Not an actual pic from #dws

Put on my Marketing.ie columnist hat on October 30th for the Dublin Web Summit at Bewley's Hotel in Ballsbridge. I got approximately half of the day's events, not counting any of the workshops. In an increasingly crowded calendar of summits, conferences, meetups, tweetups and all sorts of networking events, this was one of the best I've attended this year. Well done to organiser Paddy Cosgrave and the Digital Marketing Institute.

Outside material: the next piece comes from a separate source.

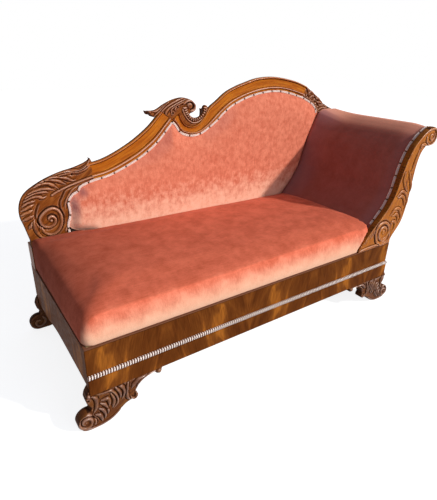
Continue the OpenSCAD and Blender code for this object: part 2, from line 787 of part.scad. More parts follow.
module seat_hessian() {
    edge = seat_inset + 6;
    color(jute) union() {
        translate([edge, edge, rail_top])
            cube([arm_inner[0][0] - 2 * edge, crest_y - 2 * edge, hessian_t]);
        translate([post_w + edge, facade_t + edge, rail_top])
            cube([board_x - post_w - 2 * edge, crest_back - facade_t - 2 * edge, hessian_t]);
    }
}

seat_z = rail_top + hessian_t + soft_gap;
seat_radius = 34;

// Where the seat meets the arm at height z and depth y
facade_line = [for (p = curve(arm_inner)) [p[1], p[0]]];
function seat_right(z, y) = let (x = lookup(z, facade_line))
    y < facade_t + soft_gap ? x - soft_gap
    : x + roll_in - 2 - 1.42 * mid_swell * ease((y - facade_t) / mid_run)
        - 1.9 * arm_swell * pow(max(0, (y - pad_end + swell_run + 2) / (swell_run + 2)), 2);

// One level ring of the seat: z its height, in = how far its edge has drawn in. The back
// edge and the back left corner stand nearly upright, the front and its left corner are round.
// At the back left the cloth runs on past the block under the scroll, less so near its top.
seat_back_y = crest_y - back_swell - 2;
end_inset = 3;
head_y = crest_y - 1;
head_x = 300;
function seat_ring(z, in) = let (near = seat_inset + in, upright = end_inset + in * 0.04,
    run_on = max(0.02, 1 - max(0, z - seat_z - 75) / 60),
    head = head_y - in * 0.06, tail = head + (crest_back - 2 - head_y) * run_on,
    yb = seat_back_y - in * 0.12, r = seat_radius, in_r = 0.12 * max(0, in),
    full = seat_inset + in * 0.5, right = seat_right(z, yb) - in_r)
    concat(arc([near + r, near + r], r, 180, 270, 5),
        [for (k = [1:9]) let (y = near + (full - near) * pow(k / 9, 2))
            [near + r + (seat_right(z, y) - in_r - near - r) * k / 9, y]],
        [for (v = [0.04, 0.08, 0.15, 0.3, 0.5, 0.7, 0.82, 0.91, 1]) let (y = full + (yb - full) * v)
            [seat_right(z, y) - in_r, y]],
        [for (k = [8:-1:0]) [head_x + (right - head_x) * k / 9, yb]],
        [for (x = [262, 230, 205, 185]) [x, yb + back_swell * (1 - side_swell(x))]],
        [[150, head], [post_x - soft_gap, head], [post_x - soft_gap, tail], [upright + 1.5, tail],
        [upright, tail - 2], [upright, head - 6]],
        [for (k = [3:-1:1]) [near + (upright - near) * k / 4, near + r + (yb - near - r) * k / 4]]);

module seat_cushion() {
    levels = [[0, 1], [8, -1], [34, -3], [58, -1], [78, 6], [93, 17], [105, 34], [114, 60],
        [122, 100], [129, 155], [seat_crown, 225]];
    color(velvet) skin([for (l = levels)
        [for (p = seat_ring(seat_z + l[0], l[1])) [p[0], p[1], seat_z + l[0]]]]);
}

placed() front_rail();
placed() left_rail();
placed() right_rail();
placed() back_rail();
placed() front_apron();
placed() rope_moulding();
placed() seat_battens();
placed() corner_blocks();
placed() corner_screws();
placed() foot_front_left();
placed() foot_front_right();
placed() foot_back_left();
placed() foot_back_right();
placed() crest_scroll();
placed() crest_rail_low();
placed() crest_rail_high();
placed() crest_shell();
placed() crest_leaf();
placed() back_post_left();
placed() back_stile();
placed() back_bottom_rail();
placed() back_webbing();
placed() back_hessian();
placed() back_pad();
placed() back_cover();
placed() back_gimp();
placed() back_gimp_nails();
placed() arm_facade();
placed() arm_back_board();
placed() arm_top_rail();
placed() arm_tack_rail();
placed() arm_webbing();
placed() arm_pad();
placed() arm_cover();
placed() arm_gimp();
placed() arm_gimp_nails();
placed() seat_webbing();
placed() seat_springs();
placed() seat_hessian();
placed() seat_cushion();
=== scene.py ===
# Recamier: carved mahogany crest, arm and feet, flame veneered rails with a rope moulding,
# coral velvet upholstery edged with gimp braid. Lengths in this file are millimetres along the
# couch's drawing axes (x along the front rail, y from its face to the back, z up) unless a
# comment says metres.

import math

import bmesh
import bpy
import numpy as np
from mathutils import Matrix, Vector
from mathutils.geometry import delaunay_2d_cdt


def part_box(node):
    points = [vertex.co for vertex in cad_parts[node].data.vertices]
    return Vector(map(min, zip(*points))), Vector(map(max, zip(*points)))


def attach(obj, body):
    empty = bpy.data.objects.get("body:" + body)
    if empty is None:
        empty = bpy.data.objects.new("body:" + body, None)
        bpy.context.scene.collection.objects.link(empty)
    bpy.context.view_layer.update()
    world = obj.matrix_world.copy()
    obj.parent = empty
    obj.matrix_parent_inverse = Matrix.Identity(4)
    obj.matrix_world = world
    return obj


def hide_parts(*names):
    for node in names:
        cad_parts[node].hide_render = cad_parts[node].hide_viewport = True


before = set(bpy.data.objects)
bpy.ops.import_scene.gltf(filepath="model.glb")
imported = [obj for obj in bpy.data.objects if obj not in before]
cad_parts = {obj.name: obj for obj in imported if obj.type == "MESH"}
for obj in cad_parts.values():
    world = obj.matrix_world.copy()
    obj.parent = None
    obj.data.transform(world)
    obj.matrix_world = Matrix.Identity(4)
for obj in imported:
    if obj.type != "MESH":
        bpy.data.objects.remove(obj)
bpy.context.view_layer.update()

# Sizes of the frame

MM = 0.001
rail_low, rail_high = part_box("front_rail")
DRAWING_START = [rail_low.x / MM, rail_low.y / MM, 0]
RAIL_LEN = (rail_high.x - rail_low.x) / MM
RAIL_TOP = rail_high.z / MM
RAIL_BOTTOM = rail_low.z / MM
RAIL_T = (rail_high.y - rail_low.y) / MM
BACK_Y = (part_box("back_rail")[1].y - rail_low.y) / MM
CREST_BACK = (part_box("back_rail")[0].y - rail_low.y) / MM
CREST_T = 40
CREST_Y = CREST_BACK - CREST_T
BOARD_Y = CREST_BACK - 28
LIP = 12
POST_H = 104
BEAD_H = 8
FACADE_T = 30
FACADE_LIP = 22
FACADE_REBATE = 13
APRON_T = 7
APRON_H = 62
ROPE_H = 16
ROPE_OUT = 10
SEAT_INSET = 3
SEAT_CROWN = 134
BACK_SWELL = 25
ARM_SWELL = 40
GIMP_W = 10
ARM_GIMP_W = 13
GIMP_T = 3
GIMP_STEP = 2.0
GIMP_TILT = 25
NAIL_PITCH = 58
SOFT_GAP = 0.3
COVER_T = 3
ARM_COVER_IN = 8
ARM_BOARD_IN = 42
ROLL = np.array([RAIL_LEN + 160, RAIL_TOP + 502])
ROLL_R = 44
TOP_RAIL_R = 17
SHELL = np.array([RAIL_LEN / 2 - 7, RAIL_TOP + 595])


# Curves and lines in the plane of the couch's front: x along, z up


def smooth(points, steps=4):
    """Smooth curve through all points, with this many steps between neighbours."""
    p = np.asarray(points, float)
    ends = np.vstack([p[:1], p, p[-1:]])
    run = []
    for i in range(len(p) - 1):
        a, b, c, d = ends[i:i + 4]
        for k in range(steps):
            t = k / steps
            run.append(0.5 * (2 * b + (c - a) * t + (2 * a - 5 * b + 4 * c - d) * t ** 2
                              + (3 * b - a - 3 * c + d) * t ** 3))
    return np.array(run + [p[-1]])


def arc(centre, radius, start, end, steps=12):
    """Arc about a centre, its angles in degrees."""
    turn = np.radians(np.linspace(start, end, steps + 1))
    return np.asarray(centre) + radius * np.column_stack([np.cos(turn), np.sin(turn)])


def winding(centre, start_r, end_r, start, end):
    """Spiral that winds in from one radius to another, its angles in degrees."""
    share = np.linspace(0, 1, 41)
    turn = np.radians(start + (end - start) * share)
    radius = start_r * (end_r / start_r) ** share
    return np.asarray(centre) + radius[:, None] * np.column_stack([np.cos(turn), np.sin(turn)])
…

Absolutely top drawer selection of speakers, superb presentations on the day, great interaction between attendees and speakers. The spread of attendees ranged from startup entrepreneurs to NGOs and bodies like Enterprise Ireland, as well as already-established web-based companies.
Mark Little, as a trad media journalist and enthusiastic recent adopter of social media, was a good choice of anchor. His genuine interest in the subject matter came through and he'd obviously done his homework. I'm not going to even namecheck all of the speakers. Far too lazy many of them. It seems that the content, as with most of these events, will be made available online. Worth keeping an eye out for.

The hashtag of the day's events, #dws, relays the keenness of the audience for the subject matter. The fact that so many people were live tweeting in itself marks some kind of watershed for companies. The technology of communications is actively being embraced. I wondered why they didn't live stream it for the non-tweeters in the audience to see, but perhaps its busyness might have been a distraction from the stream of excellent realtime content.

Not quite all positive and light though. Some grumbling, centering around the ticket price bounce that happened in the run-up to the event, can be detected if you go back through the #dws comments (and more elsewhere). As its popularity grew, so too did the ticket price, it seems. From €50 to €245 is a fair hike. That doesn't play well, particularly with an online-savvy audience.

The bar's getting set higher all the time. Later tonight (4pm at the National College of Ireland) it's the turn of Understanding Digital. They promise us 'a few hours inside some of the brightest creative minds in the online media industry.' Online smartypantses from We are Social, Agenda 21 Digital, Folk Creative and Ogilvy London will all be in a 10 dance.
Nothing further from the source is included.